While Chiara was young, I had her spayed and declawed. She, of course, could not understand why I was taking her and leaving her at that scary, strange place full of pain and dangerous smells. I assured her it would be alright. When I picked her up the next day, she was a bit sick, but very affectionate.
As I thought about how horrible it must have seemed that I caused this pain by bringing her there, and then her sweet acceptance and trust of me after, I thought about my own reaction to trials. I doubt I often accept them, at least at first, with such trust in the righteous wisdom of my Master. Instinctively, I think I'm getting a bum rap. Then I remember exactly who I am and who He is; although, my emotions take longer to bring into check. How wonderful it would be if I could trust His hand as He places me in surgery. And, as I heal, praise Him for His goodness, even though I may not know the reason for the pain.
Also in Chiara's young life, I had a couple occasions where I lost my temper with her. She is a very vocal cat. Sleeping and driving were the times she tried my patience and found them wanting. I yelled at her and picked her up. She cowered. I still feel sick when I jokingly say something to her in a tone that she takes as angry, and she flinches. What amazes me, though, is how she trusts me still. She would allow me to do most anything with her. She greets me at the door when I come home, follows me around the house, brings me her toys to throw, sleeps with me, and wants to always be near me.

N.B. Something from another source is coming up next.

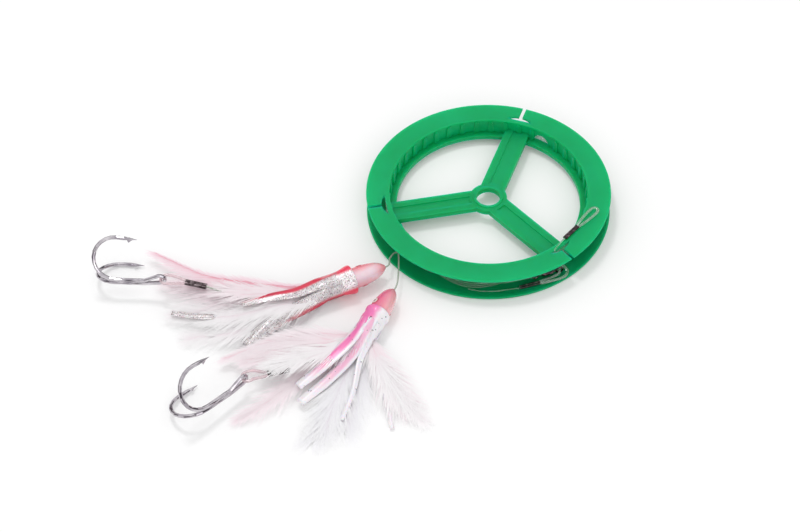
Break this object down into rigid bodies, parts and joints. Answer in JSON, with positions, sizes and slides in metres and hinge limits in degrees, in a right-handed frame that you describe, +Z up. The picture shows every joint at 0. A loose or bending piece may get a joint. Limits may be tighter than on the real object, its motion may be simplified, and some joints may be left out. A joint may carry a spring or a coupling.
{
  "type": "fishing rig spool",
  "caption": "Hand-line winder ring with wound line, an end loop and barrel swivel on its rim, and a ready-made rig of feathered double-hook lures.",
  "frame": {"origin": "on the spool's axis, in the plane of the lower flange's outer face that it lies on", "axes": "+Z up along the spool's axis; the lures trail from the rim towards -X and -Y"},
  "size_m": [0.313, 0.2604, 0.0368],
  "materials": {
    "spool_plastic": "translucent green moulded polypropylene, satin gloss",
    "clear_line": "clear nylon monofilament",
    "leader_line": "grey-green nylon monofilament",
    "clear_tube": "clear soft chafe tube over the line loop",
    "pink_tube": "clear pink-tinted chafe tube over the line loop",
    "sleeve_metal": "dark nickel-plated crimp sleeve",
    "swivel_metal": "black nickel-plated",
    "hook_steel": "bright tinned steel wire",
    "pearl_head": "pearl white-pink lacquered",
    "salmon_head": "pearl salmon-pink lacquered",
    "lure_eye": "domed clear resin over a light disc",
    "glitter_skirt": "soft clear vinyl with silver glitter and pink edges",
    "pink_skirt": "soft white vinyl with a pink stripe and dark specks",
    "thread": "red-pink tying thread",
    "feather": "white and pale pink hackle feathers"
  },
  "bodies": {
    "spool": {"spool_body": "spool_plastic", "wound_line": "clear_line", "end_line": "clear_line", "end_sleeve": "sleeve_metal", "end_loop": "clear_tube", "swivel_line": "clear_line", "swivel_sleeve": "sleeve_metal", "swivel_loop": "clear_tube", "swivel_eye_front": "swivel_metal", "swivel_tail": "clear_line", "leader_a": "leader_line", "leader_b": "leader_line", "head_a": "pearl_head", "head_b": "salmon_head", "lure_eyes_a": "lure_eye", "lure_eyes_b": "lure_eye", "skirt_a": "glitter_skirt", "skirt_b": "pink_skirt", "skirt_strips_a": "glitter_skirt", "skirt_strips_b": "pink_skirt", "thread_wrap_a": "thread", "thread_wrap_b": "thread", "feather_a_1": "feather", "feather_a_2": "feather", "feather_a_3": "feather", "feather_a_4": "feather", "feather_a_5": "feather", "feather_b_1": "feather", "feather_b_2": "feather", "feather_b_3": "feather", "feather_b_4": "feather", "feather_b_5": "feather", "lure_sleeve_a": "sleeve_metal", "lure_sleeve_b": "sleeve_metal", "hook_loop_a": "pink_tube", "hook_loop_b": "pink_tube"},
    "swivel_barrel": {"swivel_barrel": "swivel_metal"},
    "swivel_rear": {"swivel_eye_rear": "swivel_metal", "swivel_knot": "clear_line"},
    "hook_a": {"double_hook_a": "hook_steel"},
    "hook_b": {"double_hook_b": "hook_steel"}
  },
  "joints": [
    {"name": "swivel_barrel_turn", "type": "hinge", "parent": "spool", "child": "swivel_barrel", "pos_m": [0.03238, -0.05866, 0.0041], "axis": [0.9617, 0.274, 0], "continuous": true},
    {"name": "swivel_rear_turn", "type": "hinge", "parent": "swivel_barrel", "child": "swivel_rear", "pos_m": [0.03238, -0.05866, 0.0041], "axis": [0.9617, 0.274, 0], "continuous": true},
    {"name": "hook_a_lift", "type": "hinge", "parent": "spool", "child": "hook_a", "pos_m": [-0.1974, -0.0638, 0.0153], "axis": [0.0732, 0.9973, 0], "range_deg": [0, 75]},
    {"name": "hook_b_lift", "type": "hinge", "parent": "spool", "child": "hook_b", "pos_m": [-0.1468, -0.1393, 0.0124], "axis": [-0.6984, 0.7157, 0], "range_deg": [0, 75]}
  ]
}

Although a vastly imperfect analogy, her forgiveness reminds me both of God's forgiveness and the kind of forgiveness we are told to give. Although lashed out at, misunderstood, misrepresented, etc., when we seek His forgiveness, God does not keep bringing up our past. He is eager to forgive the truly repentant. Not just forgive, but He trusts us again, as we follow Him, with His Word and His testimony. Then, He asks us to give the same forgiveness to each other.
If you have fallen, don't stay there. Confess your sins to God and leave them with Him. If someone has hurt you, remember the sins God could list to your account, but instead He forgave. If you're going through a painful time, trust God that the surgery is necessary and for your good, even if you don't ever know why.
If you feel guilty about your cat, just wait until you have kids.